Part of the development process for SVS 7 was the increasing prominence of Golden Helix’s services business within the company. Lambert estimated that as much as a third of the privately held company’s revenues this year might come out of the large projects it runs in its labs.
“We have had these collaboration arrangements and analyzed as a service large-scale and small-scale studies,” Lambert said. “We have also had a dozen or so data test sites where we got tremendous amounts of feedback from our users. In the process of improving our software, we thought about overcoming constraints, and so we were open to meeting their needs best.”
Andy Ferrin, director of sales and marketing at Golden Helix, told BioArray News last week that the company is involved in “several copy number association studies, SNP-association studies, and diagnostics development” via its services business. The company performs analysis on its customers’ datasets. “We can combine SNP, CNV, expression, and clinical data all in concert with each other,” he said.
Ferrin said that there is no one company that competes against Golden Helix head to head. “There are a very small number of competitors for a very small market,” he said. “If you look at the [software] market for genome-wide studies or association studies, there really is nobody else than us.”
[ pagebreak ]
One customer group Golden Helix is trying to attract comprises researchers who are newer to GWAS and who lack the bioinformatics skills of trained statisticians. As John Forsythe, director of marketing at the company, told BioArray News last week, the “market is still growing for genome-wide analysis because the cost of arrays is going down and the size is getting bigger, so there are more people coming into the field who have knowledge of genetics but need this kind of software for these large projects.
Peter Gregersen, a geneticist at the Feinstein Institute for Medical Research in Manhasset, NY, said that he has upgraded SVS 7 so that he can look at the large volumes of data produced at FIMR without the aid of bioinformaticists.
“We are producing somewhere around 3 million-4 million genotypes per week and there is a fairly high production of data,” Gregersen told BioArray News this week. “I have a staff of statistical geneticists who do the bulk of the analysis, but it is nice to look at the data, to be able to cut it, send it to people, cut it into small sections so that someone like myself can do the analysis,” he said.
Gregersen said that his staff uses all the “standard, free available software that is out there available for analysis,” but said that he personally uses the software because it “enables the non-expert statistical geneticists to look at the data and ask questions about it without having to learn every last little program.”
Andrew Hicks, a geneticist at the European Academy Bozen in Italy provided a similar assessment of SVS 7. “We have a full statistics department here that is used to handling things in different platforms,” Hicks said. “Where Golden Helix fits in for us is that our lab group is not qualified statisticians and are not trained to manipulate data sets, it allows us to handle the data for preliminary exploration.”
Hicks said he is unaware of competitive packages to SVS 7, though there are free tools available.

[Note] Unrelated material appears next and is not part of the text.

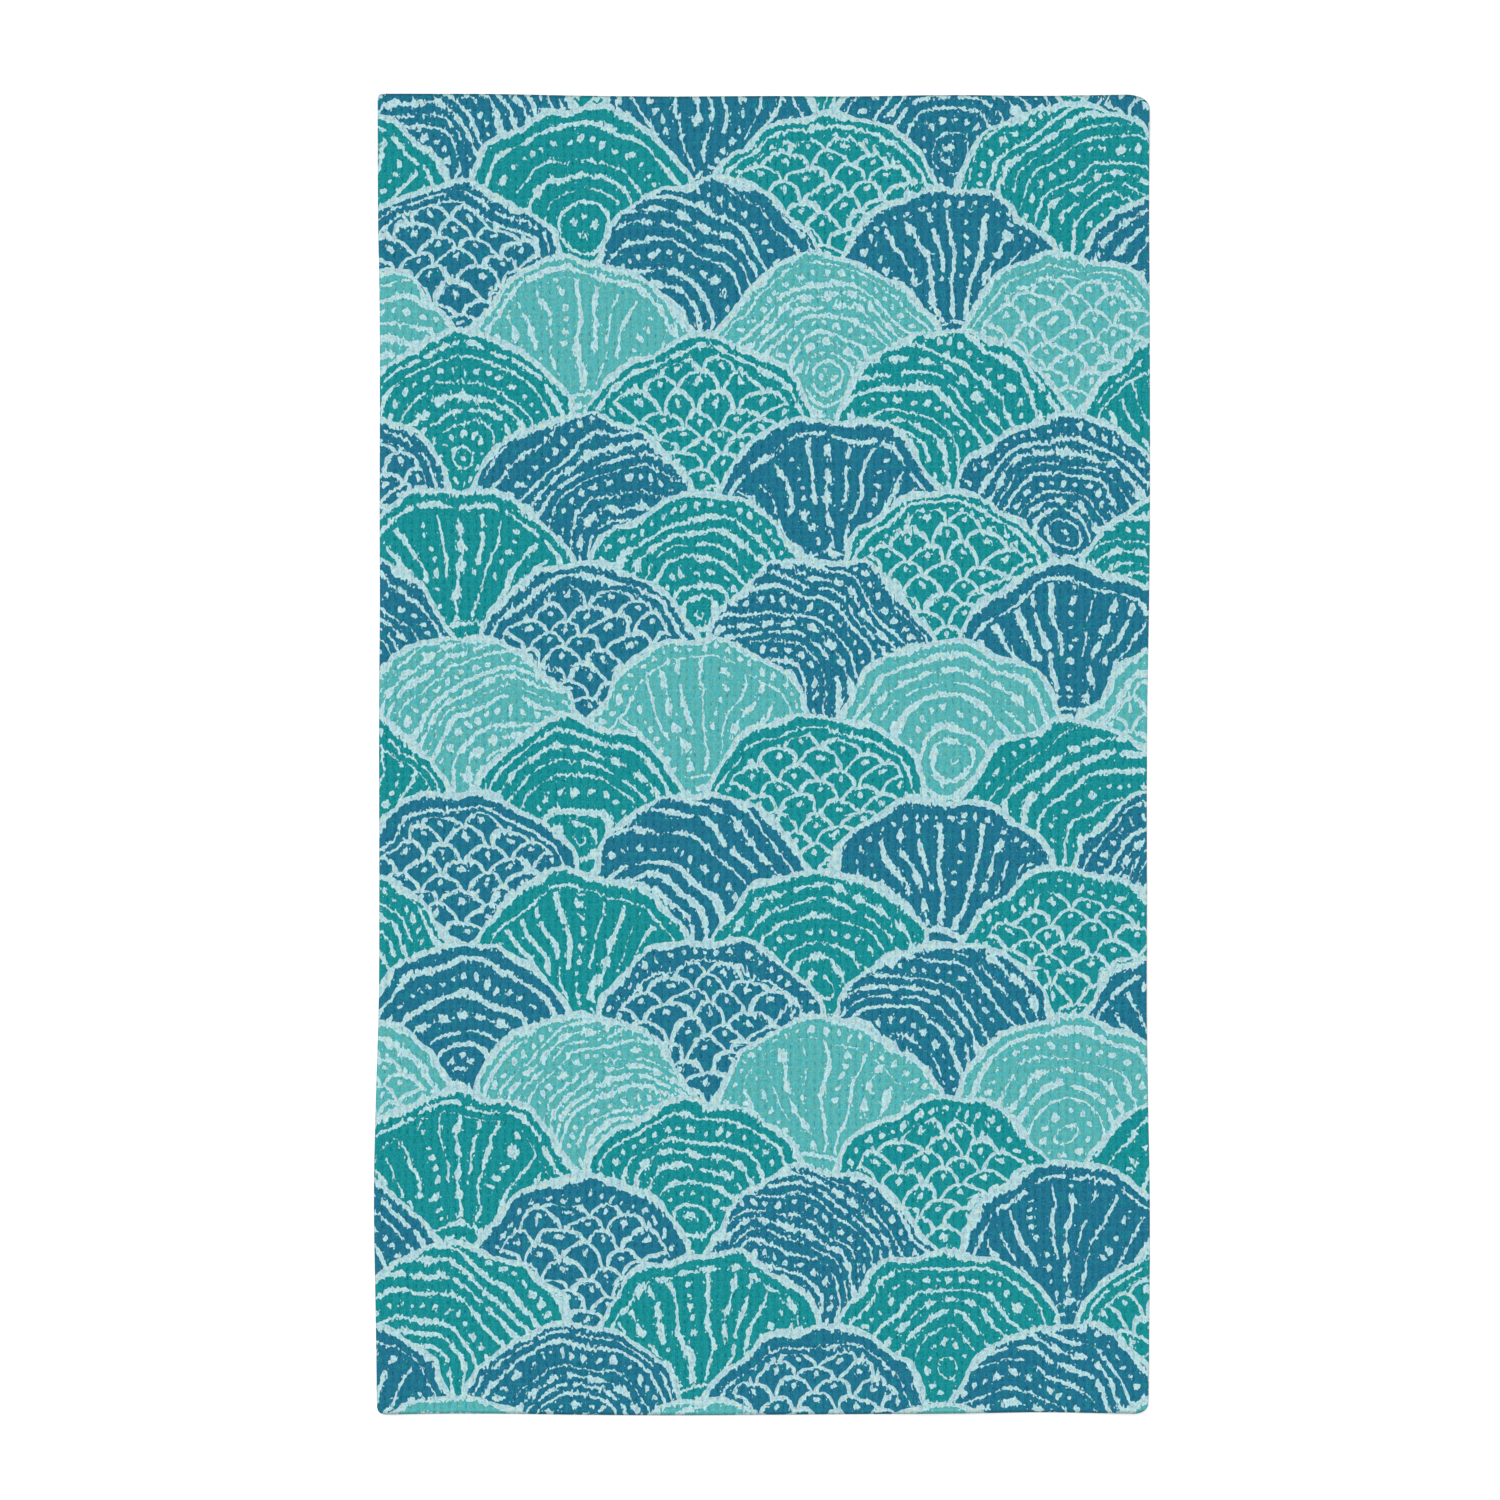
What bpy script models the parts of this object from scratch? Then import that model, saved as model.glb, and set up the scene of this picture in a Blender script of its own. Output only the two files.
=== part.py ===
"""A waffle-weave tea towel lying flat, face up: one sheet of cloth with a softly rolled edge.

Run it with: blender --background --python part.py
Sizes are in metres and +Z is up. The origin is at the middle of the towel's underside.
"""

import math
from typing import NamedTuple

import bmesh
import bpy

MM = 0.001

# Driving sizes of the cloth
WIDTH = 406 * MM
LENGTH = 695 * MM
THICKNESS = 2.0 * MM
EDGE_ROLL = 0.9 * MM
EDGE_ROLL_STEPS = 2

ROLL_MIN_ANGLE = math.radians(50)

# How closely the sheet is divided. The lines near an edge shape its round corners,
# and the first of them is further in than the edge's roll.
EDGE_LINES = [0.0, 1.7 * MM, 3.2 * MM, 5.0 * MM, 7.5 * MM, 10.0 * MM, 12.5 * MM]
FIELD_SPACING = 24 * MM

# The print's colours as they mix when seen from across a room
PRINT_COLOUR = (0.091, 0.386, 0.445, 1.0)
CLOTH_ROUGHNESS = 0.92


class SideBow(NamedTuple):
    """How far, in mm, the two long edges stand outwards at a height up the towel."""

    up: float
    left: float
    right: float


class EndBow(NamedTuple):
    """How far, in mm, the two short edges stand outwards at a place across the towel."""

    across: float
    lower: float
    upper: float


class Corner(NamedTuple):
    """A corner, 0 or 1 across and up the towel, and how far its round reaches along each edge, in mm."""

    across: int
    up: int
    reach_across: float
    reach_up: float


class Lift(NamedTuple):
    """A place where the edge stands off the surface: its centre, how far it spreads and its height, in mm."""

    across: float
    up: float
    spread: float
    height: float


SIDE_BOWS = [
    SideBow(up=0, left=0.7, right=-0.4),
    SideBow(up=60, left=1.6, right=0.4),
    SideBow(up=115, left=2.3, right=0.5),
    SideBow(up=165, left=1.4, right=-0.4),
    SideBow(up=215, left=-0.1, right=-1.2),
    SideBow(up=270, left=-0.4, right=-1.1),
    SideBow(up=370, left=-0.3, right=-0.8),
    SideBow(up=425, left=-0.8, right=0.1),
    SideBow(up=475, left=-0.7, right=0.6),
    SideBow(up=580, left=-0.6, right=0.5),
    SideBow(up=635, left=0.3, right=0.2),
    SideBow(up=695, left=0.4, right=0.3),
]
END_BOWS = [
    EndBow(across=0, lower=0.2, upper=0.8),
    EndBow(across=57, lower=-0.2, upper=0.8),
    EndBow(across=106, lower=0.4, upper=-0.1),
    EndBow(across=155, lower=0.7, upper=-0.7),
    EndBow(across=205, lower=0.4, upper=-0.3),
    EndBow(across=250, lower=0.1, upper=-0.5),
    EndBow(across=300, lower=-0.3, upper=0.2),
    EndBow(across=350, lower=-0.9, upper=-0.2),
    EndBow(across=406, lower=-0.2, upper=0.3),
]
CORNERS = [
    Corner(across=0, up=0, reach_across=4.5, reach_up=4.0),
    Corner(across=1, up=0, reach_across=8.0, reach_up=5.5),
    Corner(across=0, up=1, reach_across=3.0, reach_up=2.5),
    Corner(across=1, up=1, reach_across=12.5, reach_up=7.0),
]
LIFTS = [
    Lift(across=406, up=695, spread=62, height=1.8),
    Lift(across=0, up=695, spread=38, height=0.8),
    Lift(across=406, up=0, spread=55, height=1.4),
    Lift(across=0, up=0, spread=32, height=0.7),
    Lift(across=0, up=112, spread=70, height=1.2),
    Lift(across=406, up=240, spread=85, height=1.5),
    Lift(across=0, up=450, spread=90, height=1.1),
    Lift(across=155, up=695, spread=52, height=1.0),
    Lift(across=300, up=0, spread=48, height=0.9),
]


def clear_scene():
    """Removes what the startup file or an earlier run left."""
    for obj in list(bpy.data.objects):
        bpy.data.objects.remove(obj, do_unlink=True)


def smooth_between(places, values, at):
    """A smooth curve through values at places, read at one place."""
    last = len(places) - 1
    slopes = []
    for i in range(last + 1):
        before, after = max(i - 1, 0), min(i + 1, last)
        slopes.append((values[after] - values[before]) / (places[after] - places[before]))
    at = min(max(at, places[0]), places[last])
    i = max(k for k in range(last) if places[k] <= at)
    gap = places[i + 1] - places[i]
    t = (at - places[i]) / gap
    from_values = values[i] * (1 + 2 * t) * (1 - t) ** 2 + values[i + 1] * t**2 * (3 - 2 * t)
    from_slopes = slopes[i] * gap * t * (1 - t) ** 2 - slopes[i + 1] * gap * t**2 * (1 - t)
    return from_values + from_slopes


def grid_lines(size):
    """Distances from one edge to the other: close near both edges, evenly spaced between."""
    inner = EDGE_LINES[-1]
    count = round((size - 2 * inner) / FIELD_SPACING)
    step = (size - 2 * inner) / count
    field = [inner + step * i for i in range(1, count)]
    return EDGE_LINES + field + [size - line for line in reversed(EDGE_LINES)]


def round_corners(x, y):
    """Draws a point of the square-cornered sheet in, so that each corner ends in a round."""
    for corner in CORNERS:
        reach_x, reach_y = corner.reach_across * MM, corner.reach_up * MM
        corner_x, corner_y = corner.across * WIDTH, corner.up * LENGTH
        p = 1 - abs(x - corner_x) / reach_x
        q = 1 - abs(y - corner_y) / reach_y
        if p > 0 and q > 0:
            pull = max(p, q) / math.hypot(p, q)
            inwards_x, inwards_y = 1 - 2 * corner.across, 1 - 2 * corner.up
            x = corner_x + inwards_x * reach_x * (1 - p * pull)
            y = corner_y + inwards_y * reach_y * (1 - q * pull)
    return x, y


def bow_edges(x, y):
    """Moves a point with the uneven edges that are nearest to it."""
    ups = [bow.up * MM for bow in SIDE_BOWS]
    acrosses = [bow.across * MM for bow in END_BOWS]
    left = smooth_between(ups, [bow.left * MM for bow in SIDE_BOWS], y)
    right = smooth_between(ups, [bow.right * MM for bow in SIDE_BOWS], y)
    lower = smooth_between(acrosses, [bow.lower * MM for bow in END_BOWS], x)
    upper = smooth_between(acrosses, [bow.upper * MM for bow in END_BOWS], x)
    share_x, share_y = x / WIDTH, y / LENGTH
    return (
        x - left * (1 - share_x) + right * share_x,
        y - lower * (1 - share_y) + upper * share_y,
    )


def lift_at(x, y):
    """How far the cloth's underside stands off the surface at a point."""
    height = 0.0
    for lift in LIFTS:
        apart = math.hypot(x - lift.across * MM, y - lift.up * MM) / (lift.spread * MM)
        if apart < 1:
            height += lift.height * MM * (1 - apart**2) ** 2
    return height


def sheet_mesh():
    """The cloth's underside as a grid of quads, centred on the origin."""
    across, along = grid_lines(WIDTH), grid_lines(LENGTH)
    sheet = bmesh.new()
    rows = []
    for y_line in along:
        row = []
        for x_line in across:
            x, y = bow_edges(*round_corners(x_line, y_line))
            row.append(sheet.verts.new((x, y, lift_at(x, y))))
        rows.append(row)
    for lower, upper in zip(rows, rows[1:]):
        for i in range(len(across) - 1):
            sheet.faces.new((lower[i], lower[i + 1], upper[i + 1], upper[i]))
    for axis in (0, 1):
        ends = [vert.co[axis] for vert in sheet.verts]
        middle = (min(ends) + max(ends)) / 2
        for vert in sheet.verts:
            vert.co[axis] -= middle
    mesh = bpy.data.meshes.new("tea_towel")
    sheet.to_mesh(mesh)
    sheet.free()
    return mesh


def printed_cotton():
    """Matt printed cotton in the print's overall colour."""
    material = bpy.data.materials.new("printed_waffle_cotton")
    material.use_nodes = True
    shader = material.node_tree.nodes["Principled BSDF"]
    shader.inputs["Base Color"].default_value = PRINT_COLOUR
    shader.inputs["Roughness"].default_value = CLOTH_ROUGHNESS
    shader.inputs["Metallic"].default_value = 0.0
    return material


def make_towel():
    """The towel: the sheet given its thickness upwards, then its rim rolled over."""
    towel = bpy.data.objects.new("tea_towel", sheet_mesh())
    bpy.context.scene.collection.objects.link(towel)
    towel.data.materials.append(printed_cotton())
    thicken = towel.modifiers.new("Cloth thickness", "SOLIDIFY")
    thicken.thickness = THICKNESS
    thicken.offset = 1.0
    roll = towel.modifiers.new("Edge roll", "BEVEL")
    roll.width = EDGE_ROLL
    roll.segments = EDGE_ROLL_STEPS
    roll.use_clamp_overlap = False
    roll.limit_method = "ANGLE"
    roll.angle_limit = ROLL_MIN_ANGLE
    towel.data.shade_smooth()
    return towel


clear_scene()
make_towel()
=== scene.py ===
"""A printed waffle tea towel laid flat and face up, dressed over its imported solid.

Lengths are in metres and +Z is up, except where a name or a docstring says mm. The cloth is
one closed sheet: a lattice of waffle cells on both faces, joined by a rolled edge and laid to
the towel's slightly uneven outline. Its print is worked out from the cloth's own UV map.
"""

import logging
import math
from dataclasses import dataclass, fields
from enum import Enum
from typing import NamedTuple

import bpy
import numpy as np
from bpy.types import Material, Mesh, Node, NodeSocket, NodeTree, Object
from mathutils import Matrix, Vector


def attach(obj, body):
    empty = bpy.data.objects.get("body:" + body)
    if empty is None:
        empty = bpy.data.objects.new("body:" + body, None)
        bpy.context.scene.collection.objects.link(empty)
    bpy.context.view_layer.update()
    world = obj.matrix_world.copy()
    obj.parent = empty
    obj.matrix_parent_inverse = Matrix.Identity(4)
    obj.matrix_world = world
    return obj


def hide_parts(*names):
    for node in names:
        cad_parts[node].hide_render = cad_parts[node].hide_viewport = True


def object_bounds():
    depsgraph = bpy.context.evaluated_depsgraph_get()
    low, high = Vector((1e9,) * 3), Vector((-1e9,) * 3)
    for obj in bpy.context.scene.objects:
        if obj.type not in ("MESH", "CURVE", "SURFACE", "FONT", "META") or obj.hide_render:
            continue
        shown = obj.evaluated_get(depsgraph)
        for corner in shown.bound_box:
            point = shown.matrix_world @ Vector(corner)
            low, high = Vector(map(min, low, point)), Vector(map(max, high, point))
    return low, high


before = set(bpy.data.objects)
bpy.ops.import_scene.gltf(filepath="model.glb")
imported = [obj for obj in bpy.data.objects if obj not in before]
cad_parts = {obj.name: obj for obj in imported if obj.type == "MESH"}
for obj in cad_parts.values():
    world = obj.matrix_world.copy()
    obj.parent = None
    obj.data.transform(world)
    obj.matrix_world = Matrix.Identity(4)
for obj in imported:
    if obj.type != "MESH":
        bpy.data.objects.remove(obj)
CAD_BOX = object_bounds()
CAD_MIDDLE = np.mean(CAD_BOX, axis=0)

log = logging.getLogger("tea_towel")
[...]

According to Hicks, all software packages, including SVS, should be improved in the future to facilitate meta-analysis of data sets.
“I think there is a little bit of a disconnect between what a statistician can do scripting through an analysis package and what is available through these software packages,” Hicks said. “A lot of the packages should enable multiple centers doing meta-analysis of certain data. Another issue is we have a high degree of relatedness between samples, if that degree of relatedness rises above a certain threshold, then the genomic control, that method of correcting isn’t robust as it needs to be.”